The White Horse was situated on Church Street. This grade-II listed building is inscribed as a 'House of Industry'  and was a re-built workhouse that burned down in 1813 when an elderly lady took a lit candle upstairs to bed. It was then sold in 1837 and became the White Horse Inn that, although popular with villagers after Sunday services in the church opposite, closed in 1991 and is now used as a private residence.
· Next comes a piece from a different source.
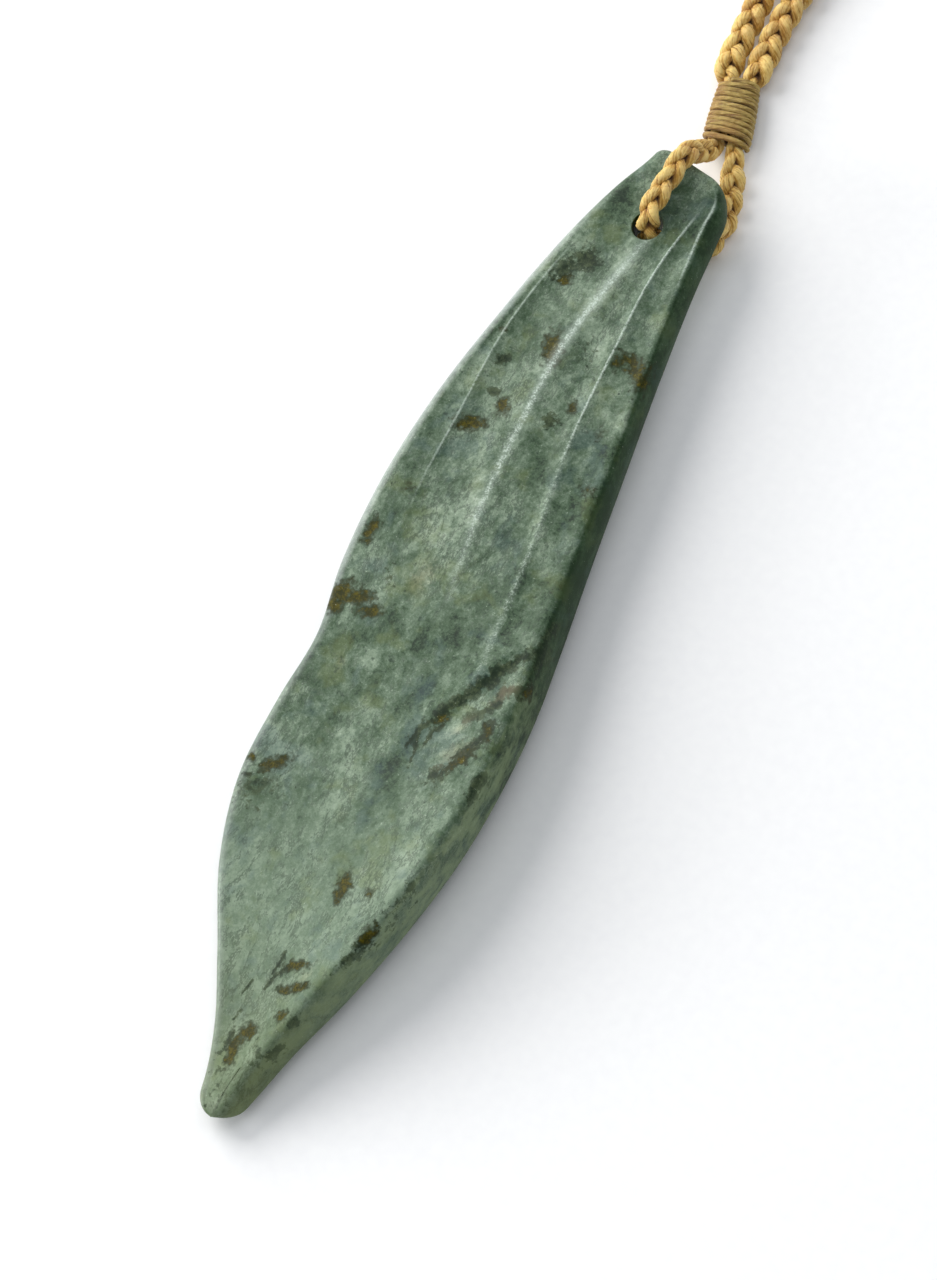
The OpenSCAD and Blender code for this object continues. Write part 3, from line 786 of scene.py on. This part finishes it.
DARK = np.array([
    [12.2, -5.1, 6.2, 1, 0.85, -25, 1.35], [13.6, -6.6, 6.2, 1.4, 0.8, 60, 1.05],
    [28.6, -0.7, 6.3, 0.7, 0.55, 23, 1.35], [27.6, -7.2, 6.1, 0.55, 0.38, 10, 1.35],
    [24.3, -8, 6.2, 0.55, 0.45, 30, 1.25], [20.9, -0.2, 6.3, 1.4, 0.9, -40, 0.55],
    [70.8, -11.2, 2.8, 2.4, 1.4, 20, 0.62], [47.6, -8.5, 5, 2.2, 0.5, -60, 0.45],
    [75.4, 9, 7.5, 1.3, 0.6, -97, 0.8], [82.6, 6.6, 7.3, 1.5, 0.6, -115, 0.85],
    [89.8, 4, 5.4, 0.7, 0.45, -109, 0.9], [64.6, 5.4, 6.8, 1.1, 0.6, -130, 0.75],
    [96.4, -0.9, 2.8, 1.6, 0.8, -70, 0.4], [98.3, 0.2, 2.8, 1, 0.8, 20, 0.35],
    [93.2, 1.9, 4.2, 1.5, 0.6, -60, 0.55], [78.2, 8.4, 6.6, 2.2, 1, -112, 0.5],
    [54.7, 6.5, 7.3, 0.9, 0.6, -117, 1.2], [56.5, 8, 7.7, 0.8, 0.5, -138, 1.2],
    [58.1, 6.2, 7.1, 0.6, 0.42, -131, 1.1], [58.6, 8.5, 7.8, 0.8, 0.55, -118, 1],
    [61.3, 7.3, 7.4, 0.75, 0.55, -123, 1], [64.1, 5.5, 6.7, 0.85, 0.5, -134, 1.1],
    [54.5, 9.5, 8.1, 0.7, 0.55, -91, 1.1], [50.5, 9.5, 7, 1.1, 0.6, -86, 1.3],
    [64, 10.1, 8.4, 1, 0.5, -97, 1.3], [57.1, 4.4, 6.9, 0.7, 0.5, -116, 1.2],
])
SOFT = np.array([
    [47, -5, 5.6, 5.6, 3.6, -100, 1], [57, -9, 4, 4.5, 2.6, -60, 0.8], [75, 3, 5.8, 8, 3.5, -110, 0.6],
    [62, 6.2, 7, 4.5, 2.6, -125, 1], [86, 3, 5, 6, 3, -105, 0.8], [34, -6, 6, 6, 3, -70, 0.5],
    [55.2, 8.2, 7.8, 3.2, 1.5, -125, 1], [59.6, 5.6, 7, 3.4, 1.5, -128, 0.9],
])
# Clouds: the same columns, with a strength below 0 for a deep patch and above 0 for a pale one
CLOUDS = np.array([
    [4.1, 1.9, 6.5, 2.8, 1.4, -94, -1.2], [5.7, -4.7, 6.5, 2.4, 1.5, -93, -1.7],
    [12, -5, 6.1, 1.8, 1.2, -27, -0.8], [39.1, -11.4, 5.6, 1.5, 0.9, -92, -0.7],
    [39.1, 0.7, 6.2, 2.3, 1.4, -91, -0.9], [43.5, 0.2, 6.3, 2, 1.8, -91, -0.7],
    [45.3, 7.8, 7.3, 2, 1.5, -92, -0.7], [51.6, -6.4, 5, 1.7, 1, -108, -0.7],
    [51.4, 0.8, 6.3, 3.4, 1.5, -130, -0.9], [59.1, -9.8, 3.6, 2.8, 1.1, -128, -0.8],
    [69.6, -0.1, 5, 2.4, 1.1, -130, -2.2], [71, -10.7, 2.9, 1.8, 1.3, 0, -2.6],
    [65.6, 0.7, 5.3, 1.4, 1.2, -104, -1.8], [64.8, -7.8, 3.5, 1.3, 0.8, -148, -1.6],
    [74.4, -9.4, 2.8, 1.4, 0.9, -142, -1.2], [10.8, -1.5, 6.7, 3, 1.2, -99, 1.1],
    [15.7, -2.3, 6.7, 2.6, 1.1, -98, 1.3], [25.4, -9.8, 6.2, 2.6, 1.3, -98, 0.8],
    [24.4, 1.8, 6.8, 2.7, 1.4, -92, 0.9], [29.4, -9.6, 6.1, 2.3, 1.4, -99, 0.8],
    [39.6, -3.3, 6.2, 2.1, 1.1, -94, 0.8], [41.5, -7, 5.7, 2, 1.5, -95, 0.7],
    [56.1, -5.7, 4.6, 3, 1.4, -130, 0.8], [53.2, 5.6, 7.5, 3.9, 1.1, -132, 0.9],
    [61.3, 5.6, 6.8, 2.8, 1.7, -107, 0.9], [81.7, 0.1, 4.4, 2, 1.5, -94, 0.6],
    [74.1, 6.6, 7.2, 4.2, 1.3, -106, 0.7],
])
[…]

Often listed as a beer house it makes it difficult to trace and I can’t find evidence of it in 1841 or 1856 but otherwise my directories list; 1861 William Parker; 1868 William Bradley; 1872 no White Horse but William Bradley is listed as 'beerhouse'; 1885 Mrs Alice Haw; 1889 William Henry Martin; 1896 no White Horse but William Henry Martin is listed as beer retailer and plumber; 1901 the only inn listed in Church Street is the Six Bells (no list of beer retailers given); 1905 Thomas Purdy; 1909 Charles Skeith; 1913-1919 David Brown.
Source: Steve Turner
 

 
Listed building details:
Inn. 1813, altered C20. Colourwashed red brick, pantiled roof with raised brick coped gables, 2 gable stacks. L-plan. 2 storey, 3 bay front with dentillated eaves course. Central C20 glazed door flanked by single 3 light plain sliding sashes with segmental brick heads. To first floor are 2 two light plain sashes to eaves. An off-centre ashlar tablet records the rebuilding of the inn after a fire in 1813.